Fashionistas at the 2018 Milan Fashion Week were treated to an unusual catwalk parade on Sunday.
Brushless motors and whirring propellers replaced svelte limbs and stark pouts as eight quadcopter drones modelled a line of Dolce & Gabbana handbags as the opening act of their show.
More than one commentator mourned the latest victims of robotics and automation in the 2018 economy.
Dolce & Gabbana replaced millennials on the runway with drones, proving no one is safe from being made obsolete by technology
— Tyler McCall (@eiffeltyler) February 25, 2018
Gucci has models walking down the runway with their heads, and Dolce & Gabbana has purses flying in on drones
I love 2018
— Cristina Marie. (@goodforthesolee) February 26, 2018
Dolce & Gabbana just had drones on the runway ‘modeling’ their handbags. It was only a matter of time before somebody developed virtual models.

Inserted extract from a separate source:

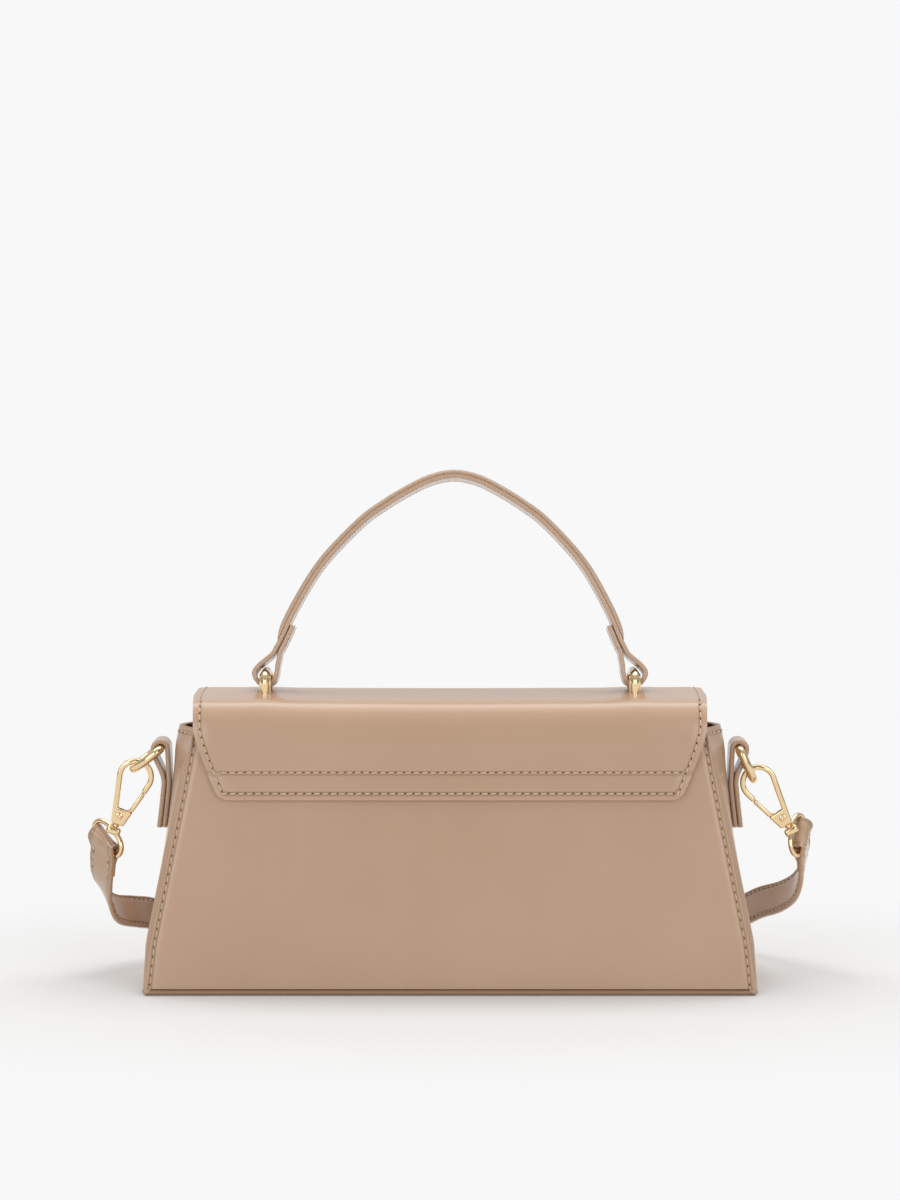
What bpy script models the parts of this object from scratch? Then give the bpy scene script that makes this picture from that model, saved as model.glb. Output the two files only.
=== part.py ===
# Small top-handle leather satchel with a folded flap, a padded handle on two metal bridges,
# and a detachable shoulder strap on two swivel snap hooks. Metres, +Z up. The origin is the
# middle of the flat base. The back, with the flap's closed seam, faces -Y.

import math

import bmesh
import bpy
from mathutils import Matrix, Vector

for old in list(bpy.data.objects):
    bpy.data.objects.remove(old, do_unlink=True)

# Body
BASE_WIDTH = 0.2706
BASE_DEPTH = 0.0820
RIM_WIDTH = 0.2256
RIM_DEPTH = 0.0620
RIM_HEIGHT = 0.1142
BASE_THICKNESS = 0.0026
PANEL_THICKNESS = 0.0020
GUSSET_THICKNESS = 0.0016
SEAM_GAP = 0.0003

# Flap
FLAP_TOP_RISE = 0.0158
FLAP_HALF_WIDTH = 0.1140
FLAP_LEATHER_THICKNESS = 0.0016
FLAP_LINING_THICKNESS = 0.0010
FLAP_SEAM_DROP = 0.0139
FLAP_TAIL_LENGTH = 0.0137
FLAP_FRONT_DROP = 0.0622
flap_top_height = RIM_HEIGHT + FLAP_TOP_RISE
flap_seam_height = RIM_HEIGHT - FLAP_SEAM_DROP
flap_tail_height = flap_seam_height - FLAP_TAIL_LENGTH
flap_front_height = RIM_HEIGHT - FLAP_FRONT_DROP

# Handle and its bridges
BRIDGE_INSET = 0.0314
BRIDGE_RISE = 0.0097
bridge_top_height = flap_top_height + BRIDGE_RISE
HANDLE_RISE = 0.0920
HANDLE_WIDTH = 0.0140
HANDLE_LEAN = math.radians(10.5)

# Side tabs, rings and hooks
TAB_WIDTH = 0.0150
RING_WIRE_RADIUS = 0.0019
RING_REACH = 0.0160
HOOK_LENGTH = 0.0276
HOOK_DEPTH = 0.0036

# Shoulder strap
STRAP_WIDTH = 0.0150
STRAP_THICKNESS = 0.0023


def material(name, colour, roughness, metallic):
    skin = bpy.data.materials.new(name)
    skin.use_nodes = True
    shader = skin.node_tree.nodes["Principled BSDF"]
    shader.inputs["Base Color"].default_value = (*colour, 1)
    shader.inputs["Roughness"].default_value = roughness
    shader.inputs["Metallic"].default_value = metallic
    skin.diffuse_color = (*colour, 1)
    return skin


LEATHER = material("taupe_leather", (0.52, 0.36, 0.245), 0.42, 0)
LEATHER_INSIDE = material("leather_flesh_side", (0.47, 0.33, 0.23), 0.70, 0)
LINING_CLOTH = material("lining_cloth", (0.30, 0.21, 0.15), 0.90, 0)
BOARD = material("grey_board", (0.35, 0.33, 0.30), 0.85, 0)
GOLD = material("pale_gold_plate", (0.86, 0.66, 0.36), 0.20, 1)
STEEL = material("plain_steel", (0.55, 0.54, 0.52), 0.35, 1)


def add_object(name, mesh, skin, at=(0, 0, 0), turn=(0, 0, 0)):
    obj = bpy.data.objects.new(name, mesh)
    bpy.context.scene.collection.objects.link(obj)
    obj.data.materials.append(skin)
    obj.location = at
    obj.rotation_euler = turn
    return obj


def finish_mesh(name, shape, smooth_angle=math.radians(35)):
    bmesh.ops.remove_doubles(shape, verts=shape.verts, dist=1e-7)
    bmesh.ops.recalc_face_normals(shape, faces=shape.faces)
    mesh = bpy.data.meshes.new(name)
    shape.to_mesh(mesh)
    shape.free()
    mesh.shade_smooth()
    mesh.set_sharp_from_angle(angle=smooth_angle)
    return mesh


def sheet_mesh(name, rows, closed=False, floor=False):
    """A surface through rows of points, for a thickness to be added to."""
    shape = bmesh.new()
    verts = [[shape.verts.new(point) for point in row] for row in rows]
    count = len(rows[0])
    for low, high in zip(verts, verts[1:]):
        for i in range(count if closed else count - 1):
            j = (i + 1) % count
            shape.faces.new((low[i], low[j], high[j], high[i]))
    if floor:
        shape.faces.new(list(reversed(verts[0])))
    bmesh.ops.recalc_face_normals(shape, faces=shape.faces)
    mesh = bpy.data.meshes.new(name)
    shape.to_mesh(mesh)
    shape.free()
    mesh.shade_smooth()
    mesh.set_sharp_from_angle(angle=math.radians(50))
    return mesh


def loft_mesh(name, rings, closed=False):
    """A solid through rings of points, with flat ends unless it closes on itself."""
    shape = bmesh.new()
    verts = [[shape.verts.new(point) for point in ring] for ring in rings]
    count = len(rings[0])
    pairs = list(zip(verts, verts[1:]))
    if closed:
        pairs.append((verts[-1], verts[0]))
    for low, high in pairs:
        for i in range(count):
            j = (i + 1) % count
            shape.faces.new((low[i], low[j], high[j], high[i]))
    if not closed:
        shape.faces.new(list(reversed(verts[0])))
        shape.faces.new(verts[-1])
    return finish_mesh(name, shape)


def plate_mesh(name, outline, thickness, axis):
    """A flat outline given thickness along one axis, half to each side."""
    shape = bmesh.new()
    face = shape.faces.new([shape.verts.new(point) for point in outline])
    along = Vector(axis) * thickness
    grown = bmesh.ops.extrude_face_region(shape, geom=[face])
    moved = [v for v in grown["geom"] if isinstance(v, bmesh.types.BMVert)]
    bmesh.ops.translate(shape, verts=moved, vec=along)
    bmesh.ops.translate(shape, verts=shape.verts, vec=along / -2)
    return finish_mesh(name, shape)


def thicken(obj, thickness, side=0):
    solid = obj.modifiers.new("Thickness", "SOLIDIFY")
    solid.thickness = thickness
    solid.offset = side
    solid.use_even_offset = True
    return solid


def soften(obj, width, segments=1):
    bevel = obj.modifiers.new("Soft edges", "BEVEL")
    bevel.width = width
    bevel.segments = segments
    bevel.limit_method = "ANGLE"
    bevel.angle_limit = math.radians(40)
    return bevel


def combine(obj, cutter, operation):
    change = obj.modifiers.new(operation.title(), "BOOLEAN")
    change.operation = operation
    change.object = cutter
    cutter.hide_render = True
    cutter.display_type = "WIRE"
    return change


def cylinder_mesh(name, radius, length, sides, turn=None):
    shape = bmesh.new()
    bmesh.ops.create_cone(
        shape, cap_ends=True, segments=sides, radius1=radius, radius2=radius, depth=length
    )
    if turn is not None:
        bmesh.ops.transform(shape, matrix=turn, verts=shape.verts)
    return finish_mesh(name, shape)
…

— Paigey (@PandorasFox) February 27, 2018
The fashion house allegedly ruffled feathers with a 45-minute delay for the show, and forcing a 600-strong audience to turn off their WiFi-connections and hot spots ahead of the novel parade — with the wait and smartphone policing allegedly causing Vogue editor-in-chief Ana Wintour to storm out of the venue before the show began.
The bold and faintly ridiculous stunt may be part of a move to target millennials, an objective reflected in their current designs.
It certainly got people talking, and has made invited international coverage of their new designs from some distinctly unfashionable media outlets that would traditionally never cover such matters (nudge nudge, wink wink) — so perhaps Dolce & Gabbana’s strategy wasn’t such a goofy one after all.